##### Given data #####
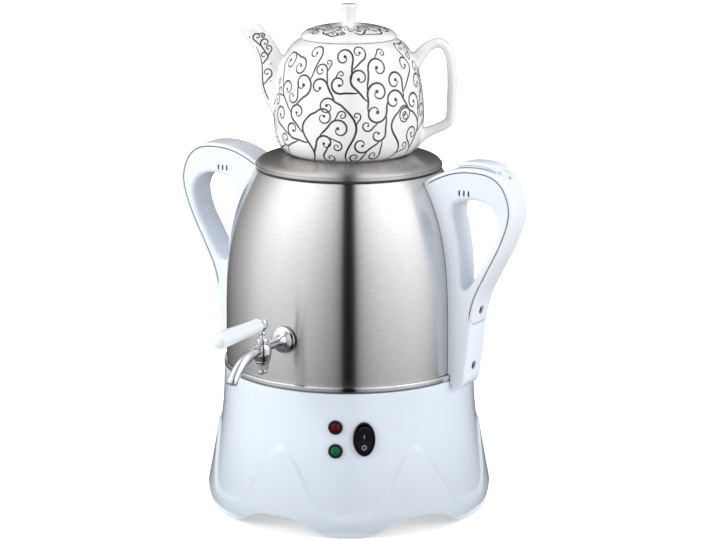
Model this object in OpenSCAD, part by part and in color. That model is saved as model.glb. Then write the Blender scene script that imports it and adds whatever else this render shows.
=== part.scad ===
// Electric samovar: a steel tank on a heated base, with a tap, two handles, and a porcelain teapot
// that keeps warm on the lid. The table is z = 0, the tank's axis is Z, and the tap points along -Y.

/* [Tank] */
// Outer radius of the tank at its foot
tank_r = 104; // [100:1:108]
// Height of the tank wall above the base
tank_h = 168.5; // [161:0.5:178]
// Outer radius of the tank at its mouth
mouth_r = 77.5; // [74:0.5:81]
// How late the shoulder starts to turn in
shoulder_power = 4.2; // [3.8:0.1:4.8]
// Thickness of the tank's sheet steel
tank_t = 1; // [0.8:0.1:1.3]
// Height of the tank floor above the foot of the wall
floor_lift = 8.5; // [7.5:0.5:12]

/* [Base] */
// Height of the white base
base_h = 119.5; // [114:0.5:126]
// Growth of the base radius per millimetre of height, low down
base_flare = 0.2; // [0.17:0.01:0.23]
// Wall thickness of the base
base_t = 2.5; // [2:0.1:3.2]
// Rise of the bottom edge between two feet
arch_rise = 14.5; // [11:0.5:15]
// Height of the raised wave on a foot
wave_low = 18; // [16:0.5:22]
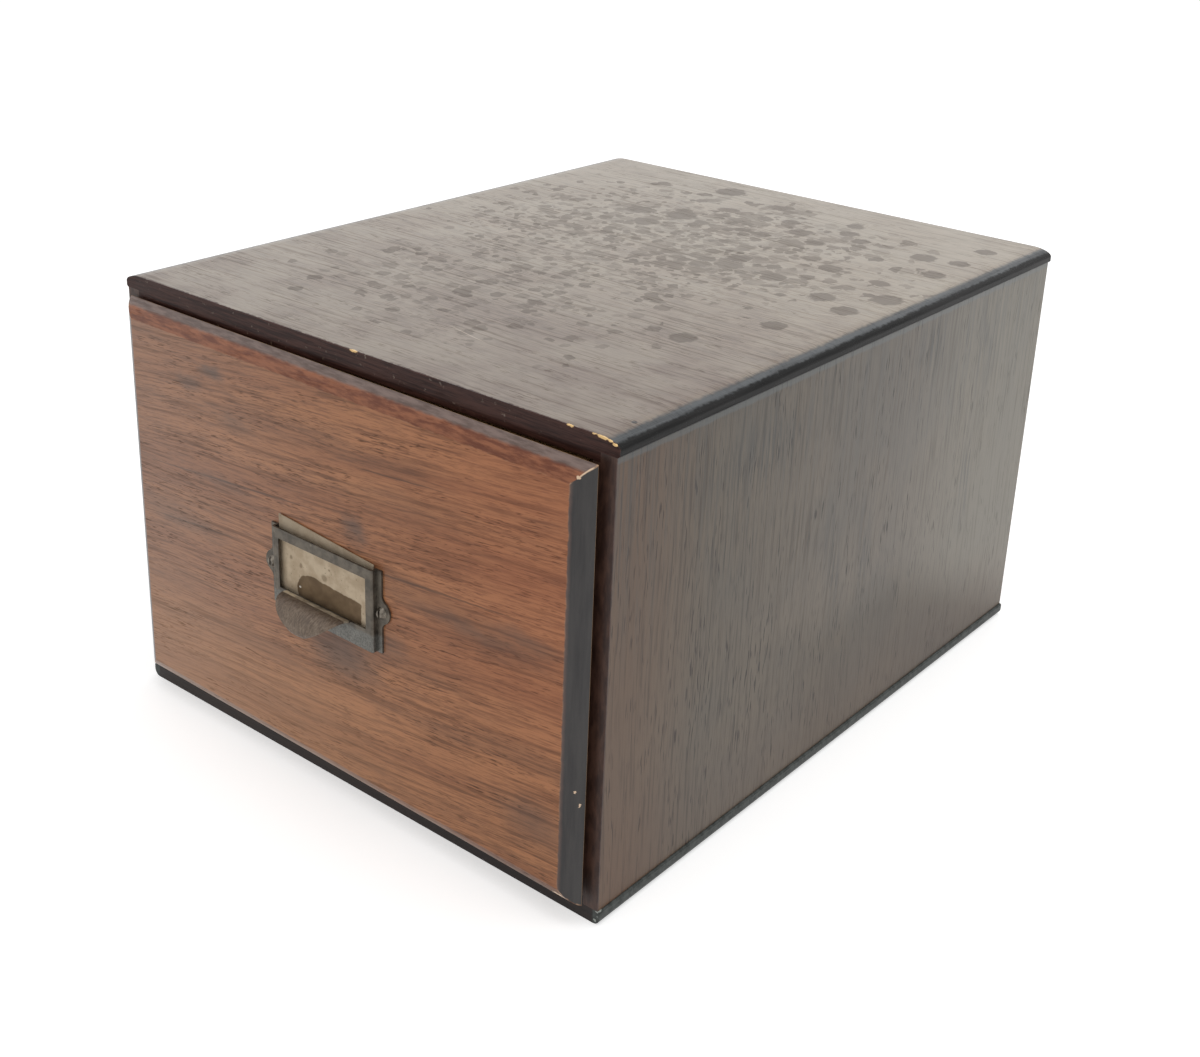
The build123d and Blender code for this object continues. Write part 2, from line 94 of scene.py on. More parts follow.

# ---------------------------------------------------------------- marks of age, with a painted shadow and painted highlights among them
# Strength, middle and radii of each.
FACE_STAINS_AND_SHADOW = [
    (0.75, (-0.064, FACE_Y, 0.1568), (0.009, 0.02, 0.0042)),
    (0.55, (-0.078, FACE_Y, 0.1495), (0.012, 0.02, 0.0050)),
    (0.35, (-0.050, FACE_Y, 0.1390), (0.016, 0.02, 0.0060)),
    (0.75, (0.006, FACE_Y, 0.0640), (0.028, 0.02, 0.0150)),
    (0.45, (0.030, FACE_Y, 0.0780), (0.014, 0.02, 0.0080)),
    (0.40, (0.070, FACE_Y, 0.0990), (0.045, 0.02, 0.0050)),
    (0.40, (0.095, FACE_Y, 0.1050), (0.028, 0.02, 0.0060)),
    (0.65, (0.014, FACE_Y, 0.1180), (0.010, 0.02, 0.0090)),
    (0.35, (-0.085, FACE_Y, 0.0880), (0.035, 0.02, 0.0070)),
    (0.35, (-0.060, FACE_Y, 0.1120), (0.030, 0.02, 0.0040)),
    # The last is no stain but a painted shadow, low on the right of the face.
    (0.50, (0.100, FACE_Y, 0.0360), (0.022, 0.02, 0.0140)),
]
# Middle and radii of each; those of the lines are in the axes of the leaning grain.
FACE_LINES = [
    ((-0.045, FACE_Y, 0.1188), (0.070, 0.02, 0.0005)),
    ((0.060, FACE_Y, 0.1020), (0.060, 0.02, 0.0006)),
    ((-0.070, FACE_Y, 0.0960), (0.040, 0.02, 0.0005)),
    ((0.050, FACE_Y, 0.1400), (0.030, 0.02, 0.0004)),
]
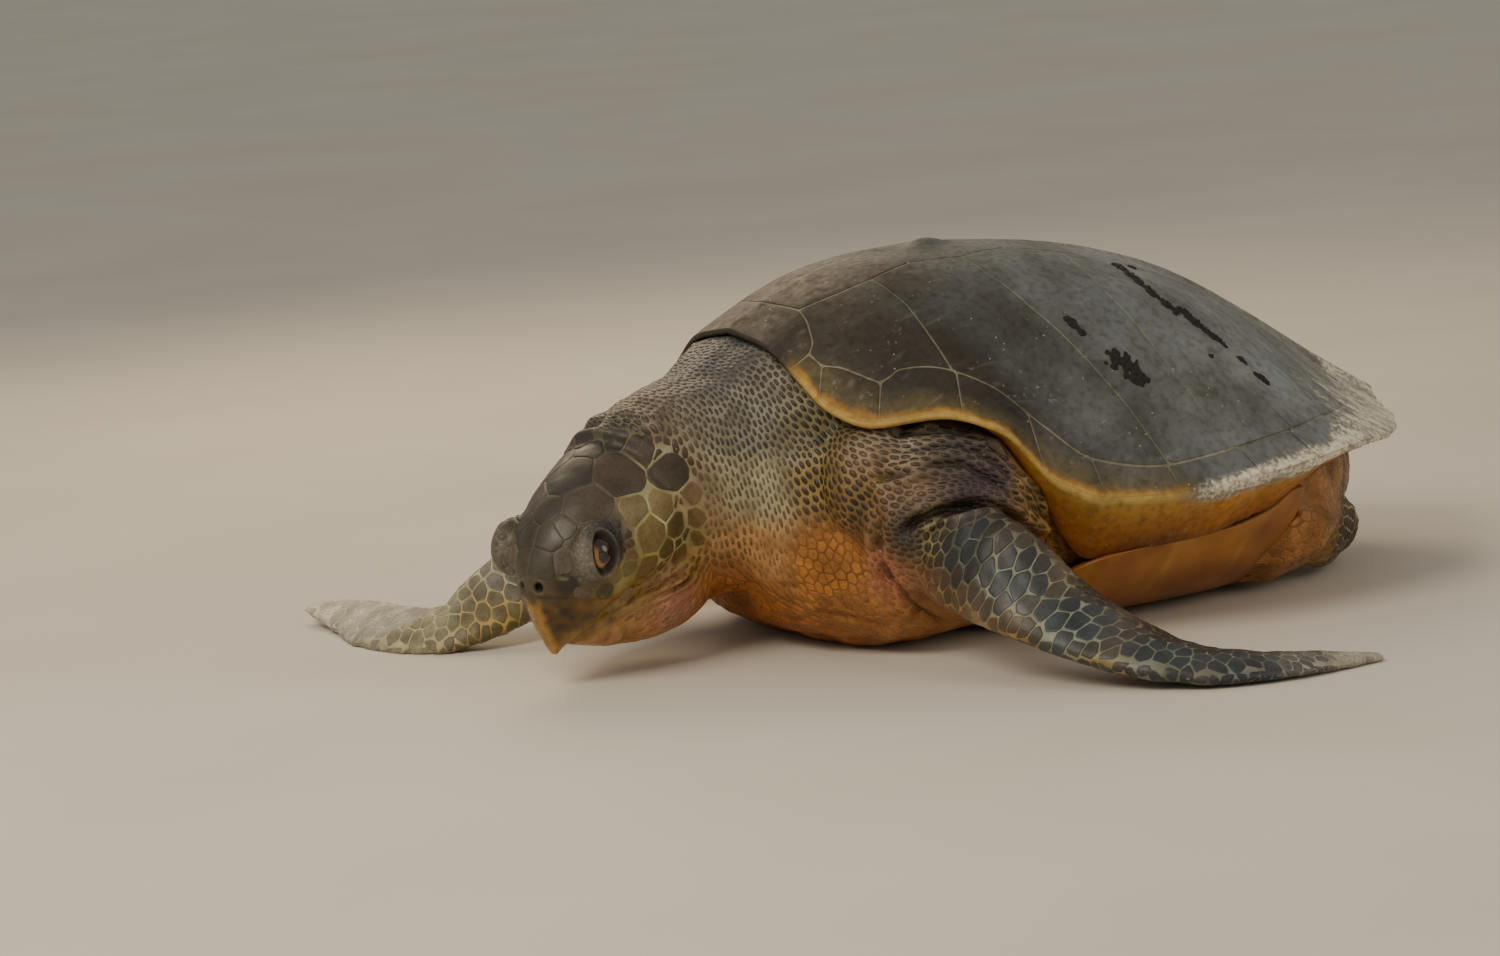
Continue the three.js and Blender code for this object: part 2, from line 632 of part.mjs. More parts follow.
// beak sheath: below a line from under the nostrils to the gape
const beakTop = { p: inHead(0, 47, -13), n: AHEAD.clone().multiplyScalar(0.62).addScaledVector(OVER, -0.80) };
const beakUpper = largest(beyond(head, beakTop));
const headTop = largest(before(head, beakTop));
const jawCut = skullSolid(GAP);
const jawFront = { p: inHead(0, 4, 0), n: AHEAD.clone() };
const jawBody = beyond(jawWhole, headRear).subtract(jawCut);
const jaw = largest(before(jawBody, jawFront));
const beakLower = largest(beyond(jawBody, jawFront));
const eyeLeft = turned(ballGeometry(EYE.radius), 1);
const eyeRight = turned(ballGeometry(EYE.radius), -1);

// ---------------------------------------------------------------- nodes
const COLOURS = {
  shell: 0x4d514c, belly: 0xc08a3c, hide: 0x5a5a52, head: 0x5b5c4a, horn: 0x7a6a3c,
  eye: 0x2a1a10, orange: 0xb9823f,
};
const group = new THREE.Group();
group.name = 'sea_turtle';
function node(name, m, colour, roughness, fine = FINE) {
  const mesh = largest(m.simplify(fine)).getMesh();
  const g = new THREE.BufferGeometry();
  const count = mesh.numProp;
  const xyz = [];
  for (let i = 0; i < mesh.vertProperties.length; i += count) {
    xyz.push(mesh.vertProperties[i], mesh.vertProperties[i + 1], mesh.vertProperties[i + 2]);
  }
  g.setAttribute('position', new THREE.Float32BufferAttribute(xyz, 3));
  g.setIndex(Array.from(mesh.triVerts));
  const material = new THREE.MeshStandardMaterial({ color: colour, roughness, metalness: 0 });
  const out = new THREE.Mesh(g, material);
  out.name = name;
  group.add(out);
}

node('carapace', carapace, COLOURS.shell, 0.5);
node('plastron', plastron, COLOURS.belly, 0.5);
node('trunk', trunkFree, COLOURS.orange, 0.6);
node('neck', neckSide, COLOURS.hide, 0.6);
node('head', headTop, COLOURS.head, 0.5);
node('jaw', jaw, COLOURS.orange, 0.6);
node('beak_upper', beakUpper, COLOURS.horn, 0.35);
node('beak_lower', beakLower, COLOURS.horn, 0.35);
node('eye_left', eyeLeft, COLOURS.eye, 0.1);
node('eye_right', eyeRight, COLOURS.eye, 0.1);
node('front_flipper_left_arm', upperLeft, COLOURS.hide, 0.55);
node('front_flipper_left_blade', bladeLeft, COLOURS.hide, 0.55);
node('front_flipper_right_arm', upperRight, COLOURS.hide, 0.55);
node('front_flipper_right_blade', bladeRight, COLOURS.hide, 0.55);
node('hind_flipper_left', hindLeft, COLOURS.hide, 0.6);
node('hind_flipper_right', hindRight, COLOURS.hide, 0.6);
node('tail', tail, COLOURS.hide, 0.6);

// ---------------------------------------------------------------- placing
// life size, standing on z = 0 with the box centred over the origin
const box = new THREE.Box3();
for (const mesh of group.children) {
  mesh.geometry.scale(LIFE_SCALE, LIFE_SCALE, LIFE_SCALE);
  mesh.geometry.computeBoundingBox();
  box.union(mesh.geometry.boundingBox);
}
const shift = [-(box.min.x + box.max.x) / 2, -(box.min.y + box.max.y) / 2, -box.min.z];
group.userData.shift = shift;
for (const mesh of group.children) {
  mesh.geometry.translate(shift[0], shift[1], shift[2]);
  mesh.geometry.computeVertexNormals();
}

export default group;
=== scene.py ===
"""Olive ridley sea turtle, life size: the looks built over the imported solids.

Lengths in this script are body millimetres unless a name says metres: the
animal before its life scale, with +X its left side, -Y ahead and the floor at
z = 0.  world() turns them to the frame's metres.
"""
import json
import math

import bmesh
import bpy
import numpy as np
from mathutils import Matrix, Vector
from mathutils.bvhtree import BVHTree
from mathutils.kdtree import KDTree

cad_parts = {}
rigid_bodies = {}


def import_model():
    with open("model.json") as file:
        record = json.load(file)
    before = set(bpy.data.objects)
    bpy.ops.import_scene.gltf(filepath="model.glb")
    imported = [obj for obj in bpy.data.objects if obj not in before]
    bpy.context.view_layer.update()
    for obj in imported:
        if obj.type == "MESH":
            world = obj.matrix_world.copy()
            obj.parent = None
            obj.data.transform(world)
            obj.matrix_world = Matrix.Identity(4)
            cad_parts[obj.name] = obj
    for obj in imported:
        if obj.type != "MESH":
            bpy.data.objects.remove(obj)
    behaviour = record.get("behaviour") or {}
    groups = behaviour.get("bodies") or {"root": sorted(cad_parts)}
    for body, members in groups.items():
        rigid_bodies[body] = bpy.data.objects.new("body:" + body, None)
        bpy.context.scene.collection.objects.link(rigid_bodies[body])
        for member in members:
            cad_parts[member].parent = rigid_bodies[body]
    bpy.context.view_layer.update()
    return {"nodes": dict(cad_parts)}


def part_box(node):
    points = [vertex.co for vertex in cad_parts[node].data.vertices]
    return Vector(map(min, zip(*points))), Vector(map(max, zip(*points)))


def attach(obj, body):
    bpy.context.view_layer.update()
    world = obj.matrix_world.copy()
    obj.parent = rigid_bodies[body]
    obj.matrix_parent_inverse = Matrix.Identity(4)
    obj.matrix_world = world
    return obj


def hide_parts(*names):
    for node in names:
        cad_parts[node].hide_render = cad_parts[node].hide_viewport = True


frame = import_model()
rng = np.random.default_rng(7)

# ------------------------------------------------------------------ body frame
LIFE = 0.97e-3                      # metres of the life-size model per body mm
HEAD_AT = np.array((22.0, -515.0, 117.5))
HEAD_YAW = math.radians(21)
HEAD_PITCH = math.radians(28)
LEFT = np.array((math.cos(HEAD_YAW), math.sin(HEAD_YAW), 0.0))
LEVEL = np.array((math.sin(HEAD_YAW), -math.cos(HEAD_YAW), 0.0))
AHEAD = LEVEL * math.cos(HEAD_PITCH) - np.array((0, 0, math.sin(HEAD_PITCH)))
OVER = LEVEL * math.sin(HEAD_PITCH) + np.array((0, 0, math.cos(HEAD_PITCH)))
EYE_OUT = 43.0                      # from the head's middle to the eye's centre
EYE_R = 16.5


def in_head(left, ahead, up):
    """A body place from a place in the head's own frame, between the eyes."""
    return HEAD_AT + left * LEFT + ahead * AHEAD + up * OVER


def head_frame(p):
    """Places in the head's own frame: left, ahead, up."""
    d = np.asarray(p) - HEAD_AT
    return np.stack((d @ LEFT, d @ AHEAD, d @ OVER), -1)


low, high = (np.array(c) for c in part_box("eye_left"))
SHIFT = (low + high) / 2 - LIFE * in_head(EYE_OUT, 0, 0)


def world(p):
    """Body millimetres as metres of the frame."""
    return np.asarray(p, float) * LIFE + SHIFT


def body(p):
    """Metres of the frame as body millimetres."""
    return (np.asarray(p, float) - SHIFT) / LIFE


# ------------------------------------------------------------------ small tools
def srgb(code):
    """A hex colour as linear red, green and blue."""
    parts = [int(code[i:i + 2], 16) / 255 for i in (1, 3, 5)]
    return np.array([c / 12.92 if c <= 0.04045 else ((c + 0.055) / 1.055) ** 2.4 for c in parts])


def rgba(code):
    return (*srgb(code), 1.0)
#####
# [What is asked]
Extract the lines of the preceding material that run from the line with "const shift = [-(box.min.x" through the line with "the imported solids.", inclusive, reproducing them exactly and adding nothing.

# [Reply to the task]
const shift = [-(box.min.x + box.max.x) / 2, -(box.min.y + box.max.y) / 2, -box.min.z];
group.userData.shift = shift;
for (const mesh of group.children) {
  mesh.geometry.translate(shift[0], shift[1], shift[2]);
  mesh.geometry.computeVertexNormals();
}

export default group;
=== scene.py ===
"""Olive ridley sea turtle, life size: the looks built over the imported solids.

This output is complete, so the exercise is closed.